The idea of becoming something great is found within Poe’s story (wanting to be the one who saves the day), and within the rebels as a group too. We see it in the children who look up at the sky dreaming of joining them. What reality will they face should they attempt the same journey as Rey? The same disappointment if reality doesn’t compare to their dream of rebellion?

Kylo Ren offers a solution: let it all go. Let the past be the past. That can feel like a cheap answer. For fans it might even suggest that nothing in the past two trilogies matter at all. That’s a harsh interpretation, I admit. There is, after all, still hope at the end. The Last Jedi title is probably going to prove to be untrue: Rey is the last Jedi, right now, but I find it unlikely she will be the very last. Luke’s departure from the world felt like both a result of his enormous feat of strength, and a defeat. He held off Ben Solo only for the rebels’ sake. He could do nothing to earn Ben’s, or his own, redemption. His mistake has no solution, not from him at least. And in a way that makes him wise to me. A less wise man might not have wanted to admit that. His journey had no hero’s welcome at the end.

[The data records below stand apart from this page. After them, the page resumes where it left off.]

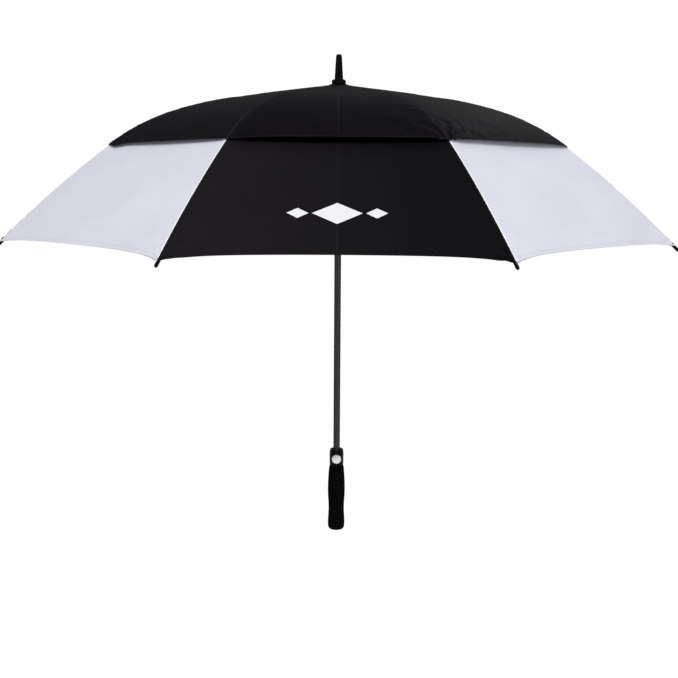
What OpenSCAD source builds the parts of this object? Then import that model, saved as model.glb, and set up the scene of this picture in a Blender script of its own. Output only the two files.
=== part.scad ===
// Automatic golf umbrella with a vented double canopy.
// Z runs up the shaft; the origin is the middle of the grip's flat bottom.
// Every node is drawn open, with the runner at its top stop.

/* [Shaft and top] */
// overall length, grip bottom to ferrule end
total_l = 1000; // [900:1:1100]
// outside radius of the hollow fibreglass shaft
shaft_r = 7; // [5:0.1:8]
// bore radius of the shaft
shaft_bore_r = 5.2; // [3:0.1:6]
// height of the hinge circle of the ribs in the crown
crown_z = 931.5; // [850:0.5:960]
// radius of the hinge circle in the crown
crown_pin_r = 11.5; // [9:0.1:14]
// outside radius of the crown
crown_r = 15; // [12:0.1:20]
// base radius of the ferrule
ferrule_r = 8.7; // [6:0.1:10]
// radius of the ferrule near its end
ferrule_tip_r = 5.9; // [4:0.1:7]

/* [Ribs] */
// number of ribs and panels
rib_n = 8; // [6:1:10]
// radius of a fibreglass rib
rib_r = 2; // [1.5:0.1:3]
// first stretch of the rib, counted from the crown
rib_l1 = 245; // [200:1:280]
// second stretch, up to the stretcher clip
rib_l2 = 86; // [60:1:110]
// third stretch, the strongly bent one
rib_l3 = 136; // [100:1:160]
// last stretch, out to the tip
rib_l4 = 274; // [220:1:300]
// slope of the rib below level at the crown
rib_a0 = 4.4; // [0:0.1:12]
// slope at the end of the first stretch
rib_a1 = 11.8; // [6:0.1:20]
// slope at the end of the second stretch
rib_a2 = 19; // [10:0.1:30]
// slope at the end of the third stretch
rib_a3 = 37.3; // [25:0.1:45]
// slope at the tip
rib_a4 = 45.1; // [30:0.1:55]
// distance along the rib to the stretcher clip
clip_s = 330; // [280:1:360]
// drop of the clip's pin below the rib
clip_drop = 7; // [5:0.1:10]
// distance along the rib to the place where it flexes straight
flex_s = 389; // [360:1:420]
// distance along the rib at which the tip cap starts
cap_s = 722; // [700:1:730]
// radius of a tip cap
cap_r = 2.8; // [2.6:0.1:5]

/* [Stretchers and runner] */
// stretcher length between its two pins
stretcher_l = 348; // [330:0.5:360]
// stretcher rod radius
stretcher_r = 2; // [1.5:0.1:3]
// radius of the hinge circle on the runner
runner_pin_r = 12.5; // [10:0.1:15]
// outside radius of the runner's collar
runner_r = 16; // [14:0.1:20]
// length of the runner below its hinge circle
runner_drop = 83; // [60:1:90]
// travel of the runner from open to closed
runner_go = 475.2; // [400:0.1:500]

/* [Canopy] */
// cloth thickness of the solid panels
cloth_t = 0.8; // [0.4:0.1:1.2]
// distance along the rib at which the lower panels start
lower_s0 = 240; // [180:1:300]
// distance along the rib of the lower panels' corners
lower_s1 = 733; // [700:1:735]
// how far the hem is cut back between two corners
hem_cut = 7.5; // [0:0.5:30]
// how much further the hem runs out into each corner
corner_run = 9; // [0:0.5:15]
// distance along the rib of the vent canopy's corners
vent_s1 = 467; // [420:1:500]
// how far a lower panel dips between two ribs
panel_dip = 7; // [0:0.5:15]

/* [Handle] */
// height of the foam grip
grip_h = 146; // [120:1:180]
// radius of the straight stretch of the grip
grip_r = 18.5; // [16:0.1:22]
// bottom of that straight stretch
grip_z0 = 82; // [70:1:90]
// top of that straight stretch
grip_z1 = 102; // [95:1:115]
// radius of the plastic core inside the foam
core_r = 9.5; // [8:0.1:12]
// top of the button housing
housing_h = 181; // [170:1:200]
// radius of the button housing
housing_r = 15.2; // [13:0.1:18]
// height of the button's middle
button_z = 162; // [155:0.5:168]
// radius of the button
button_r = 10.25; // [6:0.05:11]
// travel of the button
button_go = 2.5; // [1:0.1:3]
// height of the catch lever's pivot
catch_z = 174; // [173.5:0.1:175]

/* [Hidden] */
$fn = 64;
step = 360 / rib_n;
S = [0, rib_l1, rib_l1 + rib_l2, rib_l1 + rib_l2 + rib_l3, rib_l1 + rib_l2 + rib_l3 + rib_l4];
G = [rib_a0, rib_a1, rib_a2, rib_a3, rib_a4];
black = [0.10, 0.10, 0.11];
white = [0.88, 0.88, 0.93];

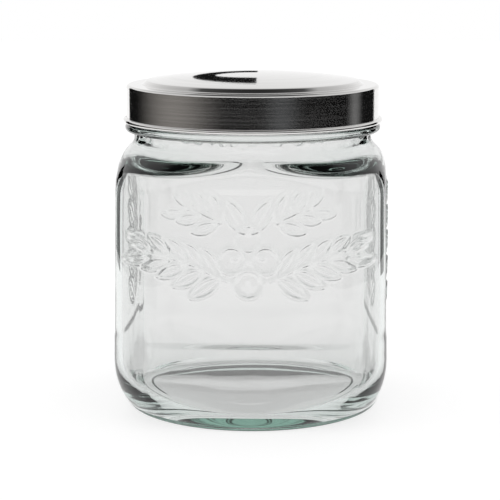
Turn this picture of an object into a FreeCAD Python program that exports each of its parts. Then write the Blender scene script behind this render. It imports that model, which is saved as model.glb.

These themes and questions are a natural end point when dealing with such a long franchise centred on classic mythical heroes and villains. But it is also easy to see how it can be interpreted, justifiably, as mocking those who still believe, whose who still want to see Luke be the Jedi Master he clearly was when we last saw him.

I don’t think The Last Jedi is a great film, but it certainly allows itself to move deeper into areas we haven’t explored in this franchise. We can’t sit around discussing the force and the pull of the dark side forever – hell, even this movie re-treads that yet again. So, I give it props for daring to look at the other side of myth-making.